Aim — Please give the listing again in its entirety, exactly as written.

Given material —
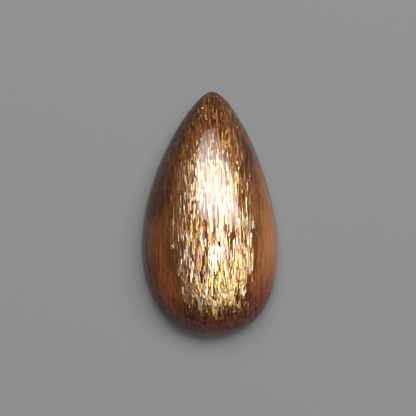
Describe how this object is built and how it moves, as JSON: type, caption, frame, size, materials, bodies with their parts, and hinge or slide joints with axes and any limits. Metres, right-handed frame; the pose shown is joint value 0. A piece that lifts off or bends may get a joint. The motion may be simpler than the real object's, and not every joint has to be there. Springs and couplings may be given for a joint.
{
  "type": "sunstone cabochon",
  "caption": "Pear-shaped polished sunstone cabochon with a high dome, a thin girdle and a flat back, for setting in jewellery.",
  "frame": {"origin": "middle of the stone's box in plan, on the flat back", "axes": "+Z out of the dome, +Y along the stone towards the point of the pear, +X across it"},
  "size_m": [0.0138, 0.025, 0.0066],
  "materials": {
    "polished_sunstone": "clear high polish over coppery brown, with metallic golden glitter inside; the flat back is ground matt"
  },
  "bodies": {
    "root": {"sunstone_cabochon": "polished_sunstone"}
  },
  "joints": []
}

Written reply —
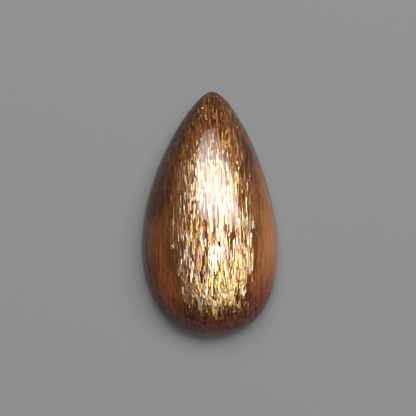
Describe how this object is built and how it moves, as JSON: type, caption, frame, size, materials, bodies with their parts, and hinge or slide joints with axes and any limits. Metres, right-handed frame; the pose shown is joint value 0. A piece that lifts off or bends may get a joint. The motion may be simpler than the real object's, and not every joint has to be there. Springs and couplings may be given for a joint.
{
  "type": "sunstone cabochon",
  "caption": "Pear-shaped polished sunstone cabochon with a high dome, a thin girdle and a flat back, for setting in jewellery.",
  "frame": {"origin": "middle of the stone's box in plan, on the flat back", "axes": "+Z out of the dome, +Y along the stone towards the point of the pear, +X across it"},
  "size_m": [0.0138, 0.025, 0.0066],
  "materials": {
    "polished_sunstone": "clear high polish over coppery brown, with metallic golden glitter inside; the flat back is ground matt"
  },
  "bodies": {
    "root": {"sunstone_cabochon": "polished_sunstone"}
  },
  "joints": []
}